Without Amazon, most of the internet disappears

Je pense notamment au Cloud Act, qui est en vigueur depuis 2018 aux États-Unis et qui permet aux agences gouvernementales américaines d’obtenir la saisie légale de toutes les données localisées dans les data centers appartenant à des entreprises américaines, que ces données soient situées aux États-Unis ou à l’étranger. C’est le fameux principe de l’extraterritorialité juridique. En tant qu’établissement sanitaire ou médico-social, faire le choix d’un sous-traitant pour externaliser des prises de rendez-vous ou d’autres services doit donc s’accompagner d’une réflexion sur le sujet.

Depuis quelques mois, le projet Health Data Hub  – du nom de cette nouvelle « plateforme française » destinée à croiser des bases de données de santé existantes à l’échelle nationale à des fins de « recherche médicale » – fait aussi polémique, notamment parce qu’il implique actuellement l’entreprise américaine Microsoft. Quel regard portez-vous sur ce projet ?

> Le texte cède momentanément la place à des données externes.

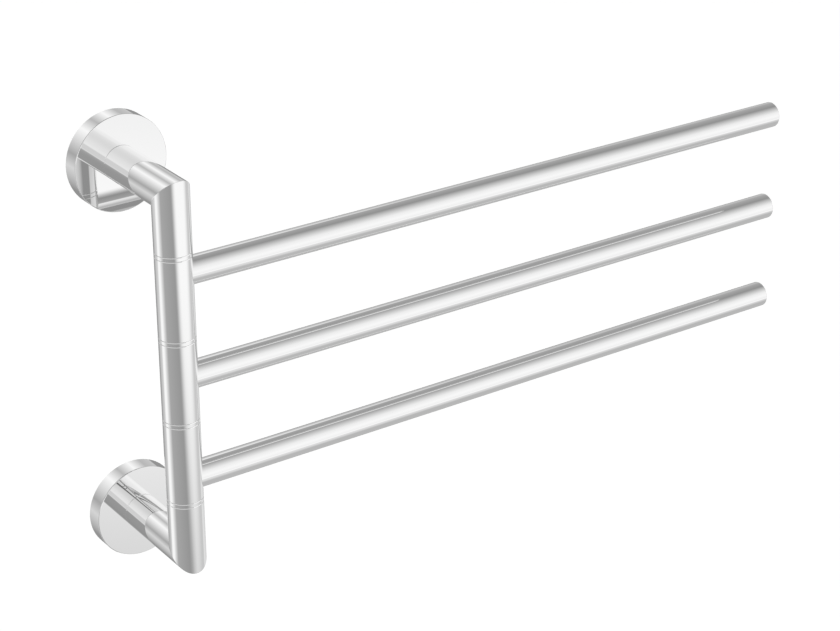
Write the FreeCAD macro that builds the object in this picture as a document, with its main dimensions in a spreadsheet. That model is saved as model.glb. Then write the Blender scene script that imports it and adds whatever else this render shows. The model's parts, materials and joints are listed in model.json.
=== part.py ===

Effectivement, c’est surtout le choix de Microsoft pour héberger les données qui a été pointé du doigt. Le problème se pose de façon encore plus importante que dans le cas du service Doctolib, parce que le Health Data Hub a vocation à héberger et à traiter les données de l’ensemble des Français et des résidents sur le territoire pris en charge par l’Assurance maladie. Cette décision est donc aussi une question de souveraineté, puisqu’elle concerne un traitement impulsé par l’État à des fins de recherche. La nationalité du sous-traitant en charge de ces données a forcément une importance particulière d’un point de vue politique.

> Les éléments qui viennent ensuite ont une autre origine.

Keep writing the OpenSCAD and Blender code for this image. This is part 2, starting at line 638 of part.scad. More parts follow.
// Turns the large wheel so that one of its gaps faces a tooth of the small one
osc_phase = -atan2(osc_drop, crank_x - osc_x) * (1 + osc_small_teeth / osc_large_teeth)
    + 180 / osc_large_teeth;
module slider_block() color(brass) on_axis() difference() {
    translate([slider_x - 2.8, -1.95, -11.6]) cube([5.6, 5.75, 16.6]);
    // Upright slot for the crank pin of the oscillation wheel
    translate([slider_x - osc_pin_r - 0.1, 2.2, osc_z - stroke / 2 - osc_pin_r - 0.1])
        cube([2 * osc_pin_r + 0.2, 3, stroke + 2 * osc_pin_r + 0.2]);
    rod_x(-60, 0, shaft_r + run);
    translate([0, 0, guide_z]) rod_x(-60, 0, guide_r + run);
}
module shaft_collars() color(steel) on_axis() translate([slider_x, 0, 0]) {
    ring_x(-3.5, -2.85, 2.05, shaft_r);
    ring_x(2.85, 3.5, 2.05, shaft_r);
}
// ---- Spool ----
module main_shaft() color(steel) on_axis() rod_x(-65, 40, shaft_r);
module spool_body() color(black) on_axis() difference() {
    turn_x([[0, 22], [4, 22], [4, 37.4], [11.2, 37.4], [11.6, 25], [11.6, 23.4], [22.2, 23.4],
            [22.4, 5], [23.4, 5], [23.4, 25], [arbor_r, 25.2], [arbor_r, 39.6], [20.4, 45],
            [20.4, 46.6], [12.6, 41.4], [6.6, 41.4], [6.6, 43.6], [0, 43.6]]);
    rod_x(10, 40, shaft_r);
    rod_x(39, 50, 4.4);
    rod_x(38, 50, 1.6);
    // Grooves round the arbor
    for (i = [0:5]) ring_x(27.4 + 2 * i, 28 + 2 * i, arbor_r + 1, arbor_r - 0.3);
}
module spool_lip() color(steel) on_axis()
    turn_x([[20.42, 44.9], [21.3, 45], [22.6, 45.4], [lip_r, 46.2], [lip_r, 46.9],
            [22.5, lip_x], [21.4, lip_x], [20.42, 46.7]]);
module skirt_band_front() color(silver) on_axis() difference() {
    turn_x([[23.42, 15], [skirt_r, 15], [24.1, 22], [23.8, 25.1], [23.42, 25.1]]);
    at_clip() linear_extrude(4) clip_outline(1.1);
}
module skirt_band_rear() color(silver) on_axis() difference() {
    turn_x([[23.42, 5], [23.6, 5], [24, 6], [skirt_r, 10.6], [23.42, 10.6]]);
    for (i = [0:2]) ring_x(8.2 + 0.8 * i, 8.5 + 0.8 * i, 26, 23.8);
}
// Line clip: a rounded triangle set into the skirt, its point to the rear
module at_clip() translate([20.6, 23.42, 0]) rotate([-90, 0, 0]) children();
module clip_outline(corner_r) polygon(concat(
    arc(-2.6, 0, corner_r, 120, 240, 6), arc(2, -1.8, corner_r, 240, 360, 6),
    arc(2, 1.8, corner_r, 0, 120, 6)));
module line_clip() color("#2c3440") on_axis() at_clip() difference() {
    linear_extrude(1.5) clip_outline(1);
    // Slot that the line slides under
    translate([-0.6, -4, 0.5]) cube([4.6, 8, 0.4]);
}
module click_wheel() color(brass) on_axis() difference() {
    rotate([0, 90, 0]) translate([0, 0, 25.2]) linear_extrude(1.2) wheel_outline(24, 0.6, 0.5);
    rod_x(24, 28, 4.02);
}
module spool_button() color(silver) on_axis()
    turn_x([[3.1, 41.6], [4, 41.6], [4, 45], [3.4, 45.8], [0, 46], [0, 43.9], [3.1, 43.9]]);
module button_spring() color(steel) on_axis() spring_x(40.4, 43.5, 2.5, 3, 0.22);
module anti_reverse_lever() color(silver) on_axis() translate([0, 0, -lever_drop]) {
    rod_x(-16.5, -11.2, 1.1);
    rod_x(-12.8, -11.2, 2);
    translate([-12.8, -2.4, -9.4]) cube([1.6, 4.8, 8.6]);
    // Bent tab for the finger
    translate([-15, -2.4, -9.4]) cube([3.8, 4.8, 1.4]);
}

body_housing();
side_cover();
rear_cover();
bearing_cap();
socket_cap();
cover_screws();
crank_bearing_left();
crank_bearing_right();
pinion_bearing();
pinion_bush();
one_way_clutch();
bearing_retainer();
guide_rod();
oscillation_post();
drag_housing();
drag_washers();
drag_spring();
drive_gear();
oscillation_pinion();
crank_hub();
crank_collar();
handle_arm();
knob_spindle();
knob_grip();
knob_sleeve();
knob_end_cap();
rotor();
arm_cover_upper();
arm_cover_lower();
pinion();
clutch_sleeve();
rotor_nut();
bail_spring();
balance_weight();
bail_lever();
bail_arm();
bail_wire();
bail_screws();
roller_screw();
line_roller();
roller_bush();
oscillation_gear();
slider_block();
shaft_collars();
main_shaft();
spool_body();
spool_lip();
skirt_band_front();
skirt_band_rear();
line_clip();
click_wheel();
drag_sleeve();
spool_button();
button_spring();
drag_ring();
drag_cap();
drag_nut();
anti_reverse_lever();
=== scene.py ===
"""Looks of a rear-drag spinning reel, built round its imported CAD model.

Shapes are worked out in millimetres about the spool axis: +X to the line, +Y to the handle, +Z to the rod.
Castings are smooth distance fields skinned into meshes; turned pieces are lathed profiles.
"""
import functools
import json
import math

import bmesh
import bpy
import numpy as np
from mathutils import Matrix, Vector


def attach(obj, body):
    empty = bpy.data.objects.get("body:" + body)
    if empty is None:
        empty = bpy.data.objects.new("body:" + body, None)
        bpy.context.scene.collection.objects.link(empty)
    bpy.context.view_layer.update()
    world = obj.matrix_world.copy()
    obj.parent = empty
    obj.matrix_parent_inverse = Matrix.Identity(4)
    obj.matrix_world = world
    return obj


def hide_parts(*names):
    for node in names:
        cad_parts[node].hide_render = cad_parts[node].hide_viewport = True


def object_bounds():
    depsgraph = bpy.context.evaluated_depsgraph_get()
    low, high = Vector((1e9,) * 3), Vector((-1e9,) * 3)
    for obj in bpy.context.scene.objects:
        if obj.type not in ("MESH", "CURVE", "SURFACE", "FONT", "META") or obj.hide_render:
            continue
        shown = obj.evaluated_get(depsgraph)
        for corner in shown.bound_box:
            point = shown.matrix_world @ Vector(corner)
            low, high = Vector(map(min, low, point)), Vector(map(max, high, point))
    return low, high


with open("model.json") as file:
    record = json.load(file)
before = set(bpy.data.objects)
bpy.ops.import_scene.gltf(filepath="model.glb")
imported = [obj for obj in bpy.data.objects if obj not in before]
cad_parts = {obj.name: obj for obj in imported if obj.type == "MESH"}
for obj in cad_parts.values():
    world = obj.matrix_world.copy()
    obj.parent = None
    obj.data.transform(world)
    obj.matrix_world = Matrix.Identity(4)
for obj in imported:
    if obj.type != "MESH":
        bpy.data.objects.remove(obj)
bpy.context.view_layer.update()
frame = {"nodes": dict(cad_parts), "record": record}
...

« En termes de cybersécurité, les principales forces de guerre économique sont actuellement basées en Chine, en Russie et aux États-Unis »
Nicolas Samarcq, juriste et spécialiste de la protection des données

Dans un avis qu’elle a rendu sur le sujet, la CNIL [Commission nationale informatique et libertés, ndlr] demande que la solution d’hébergement du Health Data Hub soit modifiée dans les plus brefs délais, en pointant le caractère spécifique des données hébergées. Les informations pseudonymisées recueillies dans le cadre de ce Health Data Hub sont en effet des données médicales précises et particulièrement sensibles. À l’inverse, on ne retrouve pas forcément directement des données de santé sur Doctolib : il s’agit surtout de prises de rendez-vous. Il s’y trouve donc le nom et le prénom du patient, sa civilité… Ces données ne sont pas complètement anodines pour autant, car elles concernent aussi le professionnel de santé et sa spécialité, et c’est principalement grâce à cette dernière information qu’on pourrait en déduire une pathologie.

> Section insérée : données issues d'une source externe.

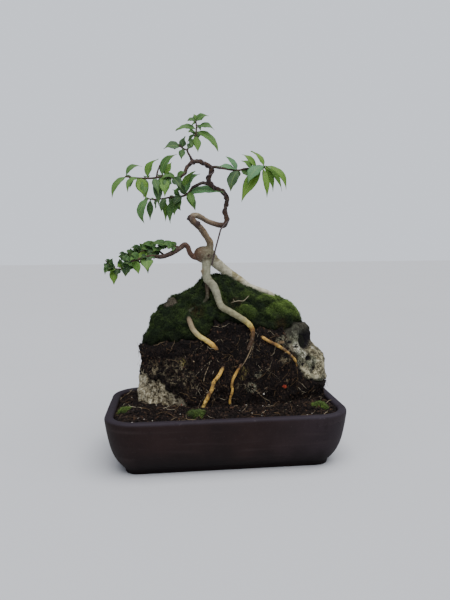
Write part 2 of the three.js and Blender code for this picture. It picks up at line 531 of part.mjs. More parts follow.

L’entreprise de cybersécurité finlandaise F-Secure a récemment publié un rapport qui montre que la course au vaccin pour la Covid-19 a renforcé le nombre d’attaques lancées par des hackers envers les laboratoires de recherche. Selon ce même rapport, ces attaques proviendraient essentiellement de groupes russes ou chinois. Ce constat vous surprend-il ?

Non, pas vraiment. En termes de cybersécurité, les principales forces de guerre économique sont actuellement basées en Chine, en Russie et certainement aux États-Unis, même s’ils restent sans doute plus discrets. Dans les entreprises, beaucoup de RSSI[responsables de la sécurité des systèmes d’information, ndlr] peuvent témoigner que les tentatives d’attaques se déroulent à des horaires assez précis, à partir desquels ils peuvent déduire des origines géographiques qui confirment cette analyse. C’est d’ailleurs le cas dans tous les domaines. N’oublions pas qu’il existe des soupçons de malveillance de la part de la Russie dans un certain nombre d’élections présidentielles occidentales récentes.